Сохранилась записка Глеба Успенского: «Приходите в субботу к Михайловскому блины есть, а в воскресенье ко мне». Михайловский, как и Глеб Успенский, обычный посетитель субботних собраний.

Воспоминания рисуют Гаршина — гостя ярошенковских «суббот»: «Самым дорогим, самым светлым гостем в квартире Ярошенок был В. M. Гаршин… Первую половину вечера он обыкновенно молчал, но самое его присутствие накладывало особую печать сдержанности и счастливой тревоги на всех присутствовавших… Менее колки становились остроты Н. А. Ярошенко и менее ядовиты сарказмы Михайловского. Благоговейными влюбленными глазами смотрела молодежь на любимого писателя, и нежная любовь светилась в глазах И. Е. Репина… Не сговариваясь, все чувствовали, что Всеволода Михайловича мало любить — его надо любить, охранять и беречь, потому что не долго ему быть с нами. И понемногу… Гаршин оживлялся: речь его становилась живой и остроумной, и он показывал фокусы с колодой карт или гривенником, который заставлял выходить из-под стакана».
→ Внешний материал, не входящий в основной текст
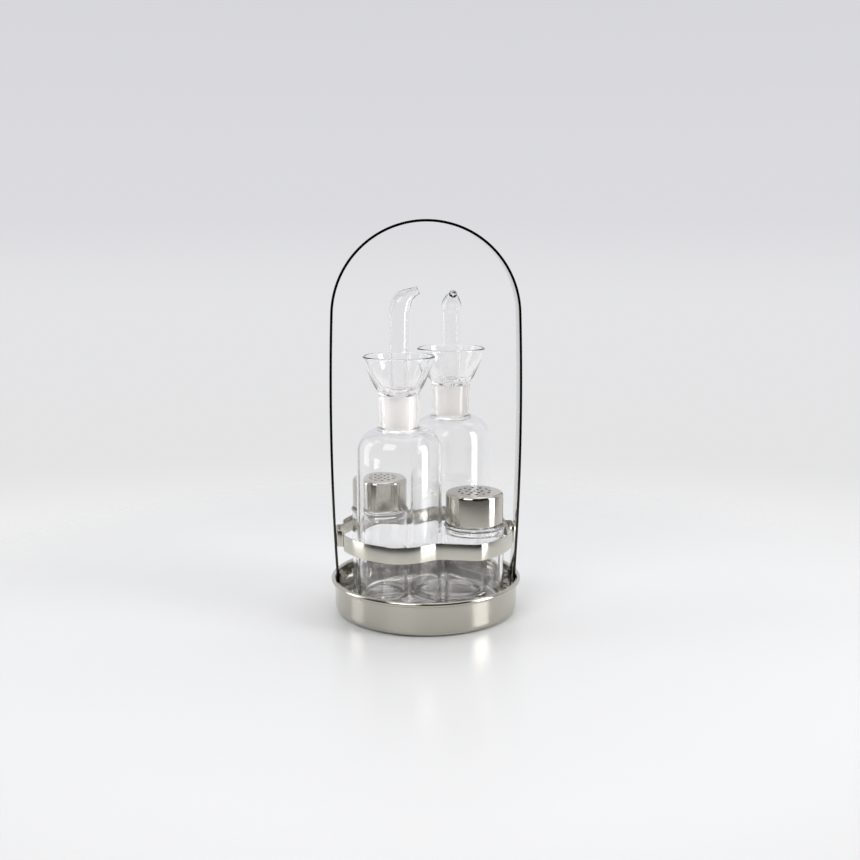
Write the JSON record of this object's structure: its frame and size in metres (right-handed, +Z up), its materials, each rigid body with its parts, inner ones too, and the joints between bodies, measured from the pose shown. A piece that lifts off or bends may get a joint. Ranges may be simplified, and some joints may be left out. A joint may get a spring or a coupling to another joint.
{
  "type": "cruet set",
  "caption": "Round steel stand with a fixed arch handle and a band that holds glass oil and vinegar cruets with funnel stoppers and glass shakers with steel caps.",
  "frame": {"origin": "centre of the tray's underside, on the table", "axes": "+Z up, X along the handle, -Y to the front, where the oil cruet stands on the left"},
  "size_m": [0.136, 0.136, 0.2763],
  "materials": {
    "tray_steel": "drawn sheet, satin",
    "handle_steel": "flat strip, polished",
    "band_steel": "flat strip, satin",
    "cap_steel": "drawn sheet, satin",
    "bottle_glass": "clear, ground inside the neck",
    "stopper_glass": "clear, ground plug",
    "jar_glass": "clear",
    "liner_plastic": "natural polypropylene"
  },
  "bodies": {
    "stand": {"tray": "tray_steel", "handle": "handle_steel", "front_band": "band_steel", "rear_band": "band_steel"},
    "oil_bottle": {"oil_bottle": "bottle_glass"},
    "oil_stopper": {"oil_stopper": "stopper_glass"},
    "vinegar_bottle": {"vinegar_bottle": "bottle_glass"},
    "vinegar_stopper": {"vinegar_stopper": "stopper_glass"},
    "salt_jar": {"salt_jar": "jar_glass"},
    "salt_cap": {"salt_cap": "cap_steel", "salt_cap_liner": "liner_plastic"},
    "pepper_jar": {"pepper_jar": "jar_glass"},
    "pepper_cap": {"pepper_cap": "cap_steel", "pepper_cap_liner": "liner_plastic"}
  },
  "joints": [
    {"name": "oil_bottle_lift", "type": "slide", "parent": "stand", "child": "oil_bottle", "axis": [0, 0, 1], "range_m": [0, 0.06]},
    {"name": "oil_stopper_lift", "type": "slide", "parent": "oil_bottle", "child": "oil_stopper", "axis": [0, 0, 1], "range_m": [0, 0.066]},
    {"name": "vinegar_bottle_lift", "type": "slide", "parent": "stand", "child": "vinegar_bottle", "axis": [0, 0, 1], "range_m": [0, 0.06]},
    {"name": "vinegar_stopper_lift", "type": "slide", "parent": "vinegar_bottle", "child": "vinegar_stopper", "axis": [0, 0, 1], "range_m": [0, 0.066]},
    {"name": "salt_jar_lift", "type": "slide", "parent": "stand", "child": "salt_jar", "axis": [0, 0, 1], "range_m": [0, 0.06]},
    {"name": "salt_cap_lift", "type": "slide", "parent": "salt_jar", "child": "salt_cap", "axis": [0, 0, 1], "range_m": [0, 0.022]},
    {"name": "pepper_jar_lift", "type": "slide", "parent": "stand", "child": "pepper_jar", "axis": [0, 0, 1], "range_m": [0, 0.06]},
    {"name": "pepper_cap_lift", "type": "slide", "parent": "pepper_jar", "child": "pepper_cap", "axis": [0, 0, 1], "range_m": [0, 0.022]}
  ]
}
Здесь же, на «субботе» у Ярошенко, за несколько дней до смерти, Гаршин радостно говорил, что в России появился гениальный писатель, и просил всех прочитать в новой книжке «Северного вестника» прекрасную повесть этого писателя — «Степь».

— Вот вы, Николай Константинович, возлагали на меня большие надежды, — повернулся он к Михайловскому. — Я их не оправдал. И все же могу умереть спокойно. Теперь все надежды наши оправдает Антон Чехов…

Нестеров вспоминает среди гостей Ярошенко опять-таки Менделеева и Михайловского, Короленко, Павлова Ивана Петровича, физиолога, и Павлова Евгения Васильевича, хирурга (запечатленного Репиным во время операции), актрису Стрепетову, химика Петрушевского. Возможно, Нестеров именует «химиком» физика Петрушевского, Федора Фомича, друга передвижников, автора книг «Свет и цвета», «Краски и живопись», но был также Петрушевский-химик, Василий Фомич, брат Федора Фомича, — учитель Ярошенко по Михайловской академии и директор Патронного завода, где служил художник-офицер.